Exercise
Set down the material exactly as given, please, from its first line through the line that includes "model.glb, bake each".

Data shown
┌──

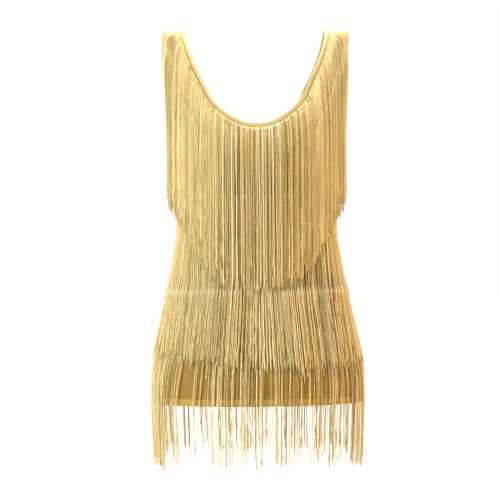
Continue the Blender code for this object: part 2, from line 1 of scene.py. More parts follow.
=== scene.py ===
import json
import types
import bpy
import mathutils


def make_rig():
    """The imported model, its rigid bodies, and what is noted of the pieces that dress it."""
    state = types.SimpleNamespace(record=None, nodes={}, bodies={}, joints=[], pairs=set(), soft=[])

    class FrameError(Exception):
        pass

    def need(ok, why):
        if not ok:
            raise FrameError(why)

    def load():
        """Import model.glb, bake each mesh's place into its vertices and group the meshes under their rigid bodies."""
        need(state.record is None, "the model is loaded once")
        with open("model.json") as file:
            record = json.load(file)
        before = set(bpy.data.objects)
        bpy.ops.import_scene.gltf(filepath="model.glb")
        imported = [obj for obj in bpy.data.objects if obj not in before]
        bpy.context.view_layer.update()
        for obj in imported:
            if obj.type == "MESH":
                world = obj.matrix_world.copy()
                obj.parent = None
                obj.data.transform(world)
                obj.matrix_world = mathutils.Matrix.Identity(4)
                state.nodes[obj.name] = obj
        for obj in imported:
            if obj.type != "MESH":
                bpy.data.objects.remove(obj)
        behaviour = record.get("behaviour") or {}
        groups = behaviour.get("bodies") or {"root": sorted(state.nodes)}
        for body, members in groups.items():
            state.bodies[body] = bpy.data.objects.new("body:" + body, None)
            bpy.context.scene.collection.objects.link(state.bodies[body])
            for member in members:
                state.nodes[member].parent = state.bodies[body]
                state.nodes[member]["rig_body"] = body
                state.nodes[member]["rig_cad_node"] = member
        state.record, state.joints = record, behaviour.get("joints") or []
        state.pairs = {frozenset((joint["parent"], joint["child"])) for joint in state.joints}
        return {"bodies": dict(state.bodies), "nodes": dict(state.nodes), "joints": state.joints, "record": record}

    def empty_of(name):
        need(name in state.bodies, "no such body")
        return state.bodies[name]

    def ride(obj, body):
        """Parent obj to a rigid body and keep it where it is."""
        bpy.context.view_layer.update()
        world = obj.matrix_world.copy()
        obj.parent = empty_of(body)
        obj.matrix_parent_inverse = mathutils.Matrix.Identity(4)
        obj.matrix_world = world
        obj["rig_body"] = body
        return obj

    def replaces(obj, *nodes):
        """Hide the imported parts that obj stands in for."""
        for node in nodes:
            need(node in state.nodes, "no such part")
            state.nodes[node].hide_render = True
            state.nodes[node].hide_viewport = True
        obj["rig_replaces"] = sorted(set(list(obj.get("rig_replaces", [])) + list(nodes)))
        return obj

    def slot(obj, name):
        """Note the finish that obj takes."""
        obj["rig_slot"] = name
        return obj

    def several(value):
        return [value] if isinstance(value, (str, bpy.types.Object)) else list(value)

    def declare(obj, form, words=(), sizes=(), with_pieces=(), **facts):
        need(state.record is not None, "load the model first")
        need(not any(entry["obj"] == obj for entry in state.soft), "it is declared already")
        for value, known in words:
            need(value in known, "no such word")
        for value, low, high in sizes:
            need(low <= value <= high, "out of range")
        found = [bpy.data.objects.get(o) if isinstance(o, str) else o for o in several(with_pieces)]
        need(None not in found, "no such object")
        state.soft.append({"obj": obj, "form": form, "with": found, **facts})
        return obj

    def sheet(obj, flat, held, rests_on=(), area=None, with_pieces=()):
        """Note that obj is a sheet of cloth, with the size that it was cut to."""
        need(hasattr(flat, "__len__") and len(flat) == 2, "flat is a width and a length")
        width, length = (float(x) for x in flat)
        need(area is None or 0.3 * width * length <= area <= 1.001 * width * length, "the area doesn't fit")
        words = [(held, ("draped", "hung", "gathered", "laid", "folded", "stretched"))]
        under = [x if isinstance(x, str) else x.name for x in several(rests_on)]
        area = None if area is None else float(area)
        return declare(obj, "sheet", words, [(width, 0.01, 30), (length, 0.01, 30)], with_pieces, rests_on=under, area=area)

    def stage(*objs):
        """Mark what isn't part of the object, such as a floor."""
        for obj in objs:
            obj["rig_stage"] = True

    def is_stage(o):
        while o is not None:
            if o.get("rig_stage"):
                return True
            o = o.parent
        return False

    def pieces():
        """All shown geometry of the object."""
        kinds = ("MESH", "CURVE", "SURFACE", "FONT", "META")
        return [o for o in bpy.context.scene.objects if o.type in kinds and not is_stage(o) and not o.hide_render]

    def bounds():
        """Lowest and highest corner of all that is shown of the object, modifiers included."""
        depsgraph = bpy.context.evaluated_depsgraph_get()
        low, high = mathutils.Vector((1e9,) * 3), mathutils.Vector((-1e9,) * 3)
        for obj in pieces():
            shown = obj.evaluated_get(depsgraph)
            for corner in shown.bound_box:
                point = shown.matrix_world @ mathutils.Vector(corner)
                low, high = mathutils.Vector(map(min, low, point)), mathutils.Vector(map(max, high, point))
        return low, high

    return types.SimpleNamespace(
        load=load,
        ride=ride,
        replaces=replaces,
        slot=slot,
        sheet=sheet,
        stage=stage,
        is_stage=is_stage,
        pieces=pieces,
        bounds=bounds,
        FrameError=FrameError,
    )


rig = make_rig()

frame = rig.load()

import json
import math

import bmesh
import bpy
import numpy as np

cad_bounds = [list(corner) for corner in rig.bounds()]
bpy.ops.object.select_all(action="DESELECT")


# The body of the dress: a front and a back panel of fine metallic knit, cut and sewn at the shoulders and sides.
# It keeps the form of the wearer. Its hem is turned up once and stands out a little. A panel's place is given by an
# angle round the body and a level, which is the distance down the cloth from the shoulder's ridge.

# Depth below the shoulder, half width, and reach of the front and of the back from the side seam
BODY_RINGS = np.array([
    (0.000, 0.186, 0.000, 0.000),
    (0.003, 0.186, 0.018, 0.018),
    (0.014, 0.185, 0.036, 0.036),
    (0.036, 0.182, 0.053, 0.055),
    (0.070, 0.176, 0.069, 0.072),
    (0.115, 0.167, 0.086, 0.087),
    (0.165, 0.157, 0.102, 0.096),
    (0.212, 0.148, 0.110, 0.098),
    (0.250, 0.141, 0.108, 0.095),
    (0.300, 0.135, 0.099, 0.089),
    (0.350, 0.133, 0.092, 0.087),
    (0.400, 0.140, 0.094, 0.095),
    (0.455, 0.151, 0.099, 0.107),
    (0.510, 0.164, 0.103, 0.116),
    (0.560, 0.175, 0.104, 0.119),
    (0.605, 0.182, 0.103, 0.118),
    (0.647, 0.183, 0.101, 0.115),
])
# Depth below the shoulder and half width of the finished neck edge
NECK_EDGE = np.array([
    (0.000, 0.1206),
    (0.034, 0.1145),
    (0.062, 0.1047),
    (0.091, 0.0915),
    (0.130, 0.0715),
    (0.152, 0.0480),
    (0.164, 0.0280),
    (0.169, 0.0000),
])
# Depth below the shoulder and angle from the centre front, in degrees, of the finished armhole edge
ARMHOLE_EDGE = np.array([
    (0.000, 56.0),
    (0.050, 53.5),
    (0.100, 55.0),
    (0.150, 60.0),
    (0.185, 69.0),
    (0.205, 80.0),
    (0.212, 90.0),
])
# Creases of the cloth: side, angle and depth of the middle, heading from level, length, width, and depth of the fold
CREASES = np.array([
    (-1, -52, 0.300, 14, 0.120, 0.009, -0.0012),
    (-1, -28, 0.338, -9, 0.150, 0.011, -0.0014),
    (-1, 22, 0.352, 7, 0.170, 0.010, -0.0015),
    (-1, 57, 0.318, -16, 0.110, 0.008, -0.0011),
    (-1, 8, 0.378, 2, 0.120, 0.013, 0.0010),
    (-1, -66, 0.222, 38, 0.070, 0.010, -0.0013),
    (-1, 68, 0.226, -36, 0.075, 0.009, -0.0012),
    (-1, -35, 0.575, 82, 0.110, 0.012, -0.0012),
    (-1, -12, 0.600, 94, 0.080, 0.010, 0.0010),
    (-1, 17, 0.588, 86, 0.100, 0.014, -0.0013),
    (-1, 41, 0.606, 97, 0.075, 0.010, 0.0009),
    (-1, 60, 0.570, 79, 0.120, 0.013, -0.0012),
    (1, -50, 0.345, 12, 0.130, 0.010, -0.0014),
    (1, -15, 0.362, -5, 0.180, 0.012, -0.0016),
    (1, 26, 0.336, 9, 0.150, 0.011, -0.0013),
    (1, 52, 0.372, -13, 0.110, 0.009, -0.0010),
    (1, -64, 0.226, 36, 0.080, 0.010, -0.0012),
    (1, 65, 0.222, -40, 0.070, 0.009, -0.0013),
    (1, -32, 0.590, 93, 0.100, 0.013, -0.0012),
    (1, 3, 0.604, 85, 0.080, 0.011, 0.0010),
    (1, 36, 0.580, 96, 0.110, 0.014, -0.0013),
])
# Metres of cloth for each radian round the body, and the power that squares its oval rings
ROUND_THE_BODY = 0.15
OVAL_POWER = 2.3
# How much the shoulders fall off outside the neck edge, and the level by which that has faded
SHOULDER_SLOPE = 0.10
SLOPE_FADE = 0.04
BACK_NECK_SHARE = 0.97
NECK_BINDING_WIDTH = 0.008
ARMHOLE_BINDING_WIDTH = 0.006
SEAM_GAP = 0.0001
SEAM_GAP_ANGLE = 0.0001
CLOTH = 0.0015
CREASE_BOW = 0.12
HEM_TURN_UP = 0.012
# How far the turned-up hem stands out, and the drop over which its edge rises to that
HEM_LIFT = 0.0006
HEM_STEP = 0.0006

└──

Response
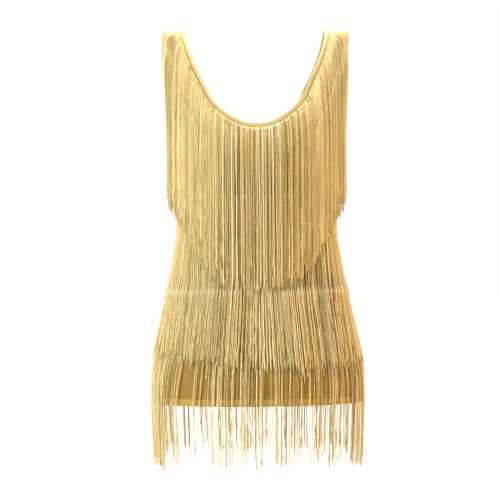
Continue the Blender code for this object: part 2, from line 1 of scene.py. More parts follow.
=== scene.py ===
import json
import types
import bpy
import mathutils


def make_rig():
    """The imported model, its rigid bodies, and what is noted of the pieces that dress it."""
    state = types.SimpleNamespace(record=None, nodes={}, bodies={}, joints=[], pairs=set(), soft=[])

    class FrameError(Exception):
        pass

    def need(ok, why):
        if not ok:
            raise FrameError(why)

    def load():
        """Import model.glb, bake each mesh's place into its vertices and group the meshes under their rigid bodies."""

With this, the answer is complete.